In operation, the composite color television signal inputted to the input terminal 111 enters the A/D converter 2, the output digital signals of which are supplied to both the first one line delay circuit 3 and the vertical filter 6.
One output of the first one line delay circuit 3 is directly supplied to the vertical filter 6, while another output is delayed by one line in the second one line delay circuit 4 and thereafter supplied to the vertical filter 6.
The vertical filter 6 is generally referred to as a two line type comb-shaped filter, the output of which is fed to the band pass filter 7.
The band pass filter 7 outputs color signals 205, one to the output terminal 8, and another to one input terminal of the subtracting circuit 9. The other input terminal of the subtracting circuit 9 receives the output of the first one line delay circuit 3 through a compensating delay circuit 5 which compensates the amount delayed in the band pass filter 7. The subtracting circuit 9 then outputs a brightness signal 207 to the output terminal 10.

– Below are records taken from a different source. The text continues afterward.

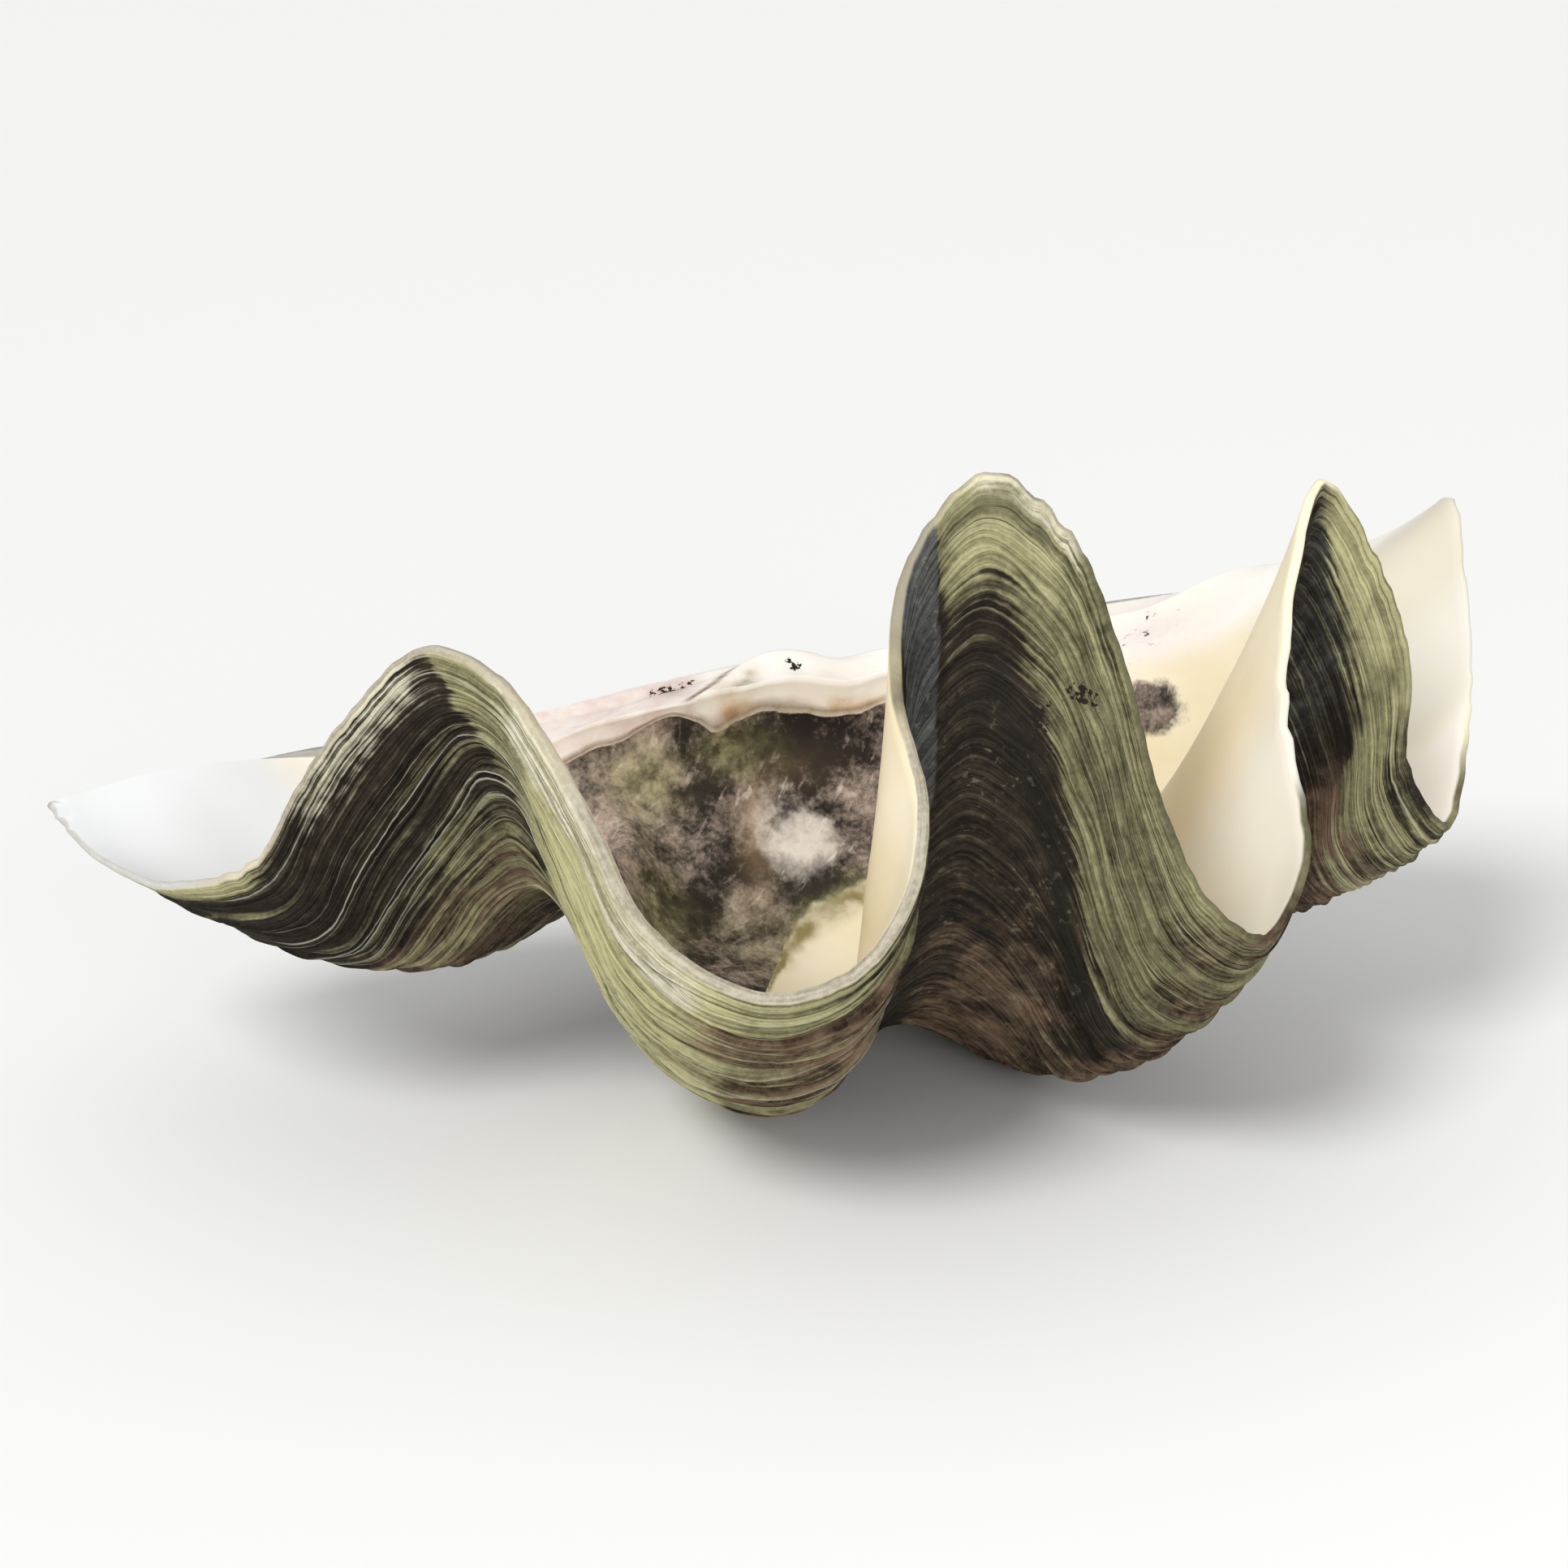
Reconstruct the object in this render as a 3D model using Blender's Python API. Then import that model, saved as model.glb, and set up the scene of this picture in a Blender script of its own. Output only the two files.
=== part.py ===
"""One valve of a giant clam, lying on its outside with the hinge at the back."""
import bmesh
import bpy
import numpy as np

# Size and thickness, metres
LIP = 0.010
FRONT_THICKNESS = ((0.55, 0.026), (0.75, 0.017), (0.90, 0.012), (1.00, LIP))
LEDGE_HEIGHT = 0.0035
TOOTH_HEIGHT = 0.012
WORN_FOOT = 0.004

# Resting attitude on its outside, degrees: right side up, front up
ROLL = 3.5
PITCH = 6

# Growth: how fast the rings turn about the hinge axis and how soon the folds grow
TURN = 0.80
TURN_LATE = 1.10
FOLD_POWER = 1.5
BEAK_SIDE = -0.05
FIRST_RING = 0.10
BOWL_RING = 0.55
EDGE_REACH = 0.14
INNER_EDGE_REACH = 0.05

# Outer edge of the folded margin from the left end round the front to the right end,
# measured from the beak: name, x, y, z
MARGIN = (
    ("left end", -0.425, -0.125, -0.015),
    ("", -0.385, -0.185, -0.035),
    ("rib 0", -0.330, -0.240, -0.040),
    ("", -0.275, -0.275, -0.020),
    ("", -0.250, -0.285, 0.015),
    ("", -0.215, -0.300, 0.055),
    ("groove 1", -0.165, -0.320, 0.090),
    ("", -0.135, -0.335, 0.075),
    ("", -0.115, -0.350, 0.045),
    ("wall 1", -0.095, -0.370, 0.005),
    ("", -0.075, -0.390, -0.040),
    ("", -0.045, -0.405, -0.067),
    ("rib 1", -0.010, -0.415, -0.080),
    ("", 0.035, -0.415, -0.070),
    ("", 0.065, -0.410, -0.035),
    ("", 0.075, -0.405, 0.005),
    ("", 0.068, -0.390, 0.065),
    ("", 0.085, -0.375, 0.130),
    ("groove 2", 0.120, -0.365, 0.157),
    ("", 0.150, -0.370, 0.130),
    ("", 0.170, -0.380, 0.070),
    ("", 0.185, -0.385, -0.010),
    ("", 0.205, -0.380, -0.062),
    ("rib 2", 0.237, -0.360, -0.090),
    ("", 0.262, -0.335, -0.065),
    ("", 0.262, -0.310, 0.015),
    ("", 0.275, -0.285, 0.080),
    ("groove 3", 0.295, -0.260, 0.120),
    ("", 0.315, -0.255, 0.075),
    ("", 0.325, -0.255, 0.020),
    ("", 0.330, -0.245, -0.035),
    ("rib 3", 0.360, -0.205, -0.085),
    ("", 0.380, -0.170, -0.035),
    ("", 0.385, -0.155, 0.035),
    ("groove 4", 0.385, -0.135, 0.080),
    ("", 0.384, -0.105, 0.062),
    ("", 0.372, -0.070, 0.040),
    ("right end", 0.348, -0.040, 0.026),
)

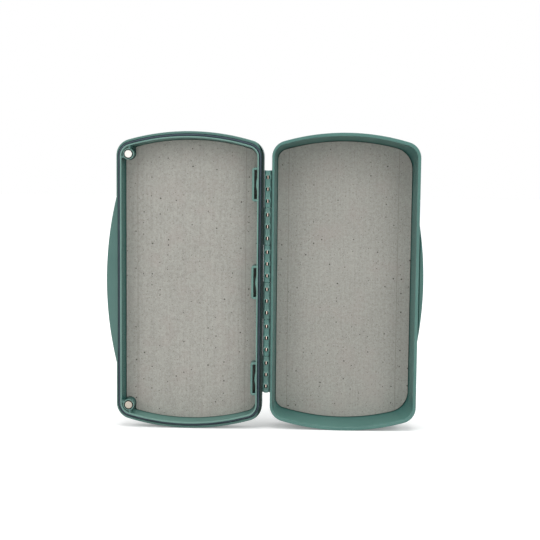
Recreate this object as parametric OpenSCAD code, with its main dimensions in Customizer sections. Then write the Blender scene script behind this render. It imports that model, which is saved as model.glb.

It will now be explained how the above-mentioned filter functions on the NTSC type composite color television signal. The input signal 201 of the composite color television signal having been simultaneously sampled by the color subcarrier with the sampling frequency fs=4*fsc (fsc: a color subcarrier frequency which is approximately 3.58 MHz in NTSC type, while approximately 4.43 MHz in PAL type) would be displayed in two-dimentional arrangement on the screen as shown in FIG. 17.
Namely, with fsc=(455/2)*fH (fH: horizontal frequency: approximately 15.7 kHz in NTSC and 15.6 kHz in PAL), the phase of the color signal C inverts by 180 degrees per line, resulting in 4 samples at each cycle. Here, assuming that the codes Y and C1, C2 designate brightness signal and color signals respectively in the drawing, the white circle, the slashed circle, the white triangle, and the slashed triangle represent Y+C1, Y-C1, Y+C2, and Y-C2, respectively.
When Z.sup.-1 by Z-conversion is used as a code for representing the delay by one sample, it would be expressed as Z.sup.-1 =exp (-j 2.pi.f/4 fsc). Then, a delay by one line Z.sup.-l becomes Z.sup.-l =exp (-j 2.pi.f/fH)=exp (-j2.pi.fl/4 fsc), resulting in l=910 upon Fsc=4*(455/2)*FH.
At this time, the vertical filter 3 extracts a line aiding signal 204, for aiding per each line including the color signal, from the one line delay signal and the two line delay signal which are delayed by the first and second one line delay circuit 3 and 4, and from the current input signal 201. The transmission function Hv (Z) of the vertical filter 6 can be expressed as Hv (Z)=(-1/4)*(1-Z.sup.-l)2.
In other words, the line aiding signal Hc (m, n) at the coordinates (m, n) on the screen shown in FIG. 17 is sampled as Hc (m, n)=-(1/4)*{S (m, n-1)-2S (m, n)+S (m, n+1)}. Since the line aiding signal contains the brightness signal Y too, the color signal C (m, n) being high frequency component is separated from the line aiding signal Hc (m, n) by the band pass filter 7. The resulting color signal 205 will be supplied to the subtracting circuit 9.
In this case, the transmission function of the band pass filter 7 can be composed, for example, as Hh (Z)=(-1/32)*(1-Z.sup.-2).sup.2 *(1+Z.sup.-4).sup.2 *(1+Z.sup.-8).
The one line delay signal 202 is delayed, in accordance with the delaying amount of the band pass filter 7, by the compensating delay circuit 5. The subtracting circuit 9 subtracts the color signal C (m, n) from the signal S (m, n), and thereby extracts the brightness signal Y (m, n) as Y (m, n)=S (m, n)-C (m, n).
As described above, in the conventional brightness signal/color signal separating filter, the characteristics of the vertical filter and the horizontal filter have been fixedly combined. Namely, the brightness signal/color signal separating process has been performed, in both the vertical and the horizontal directions, by a band pass filter.
Consequently, in regions where the brightness and the color of the image greatly change, the brightness signal and the color signal have mutually leaked into the other's channel, causing a degraded reproductive image by e.g. dot interference.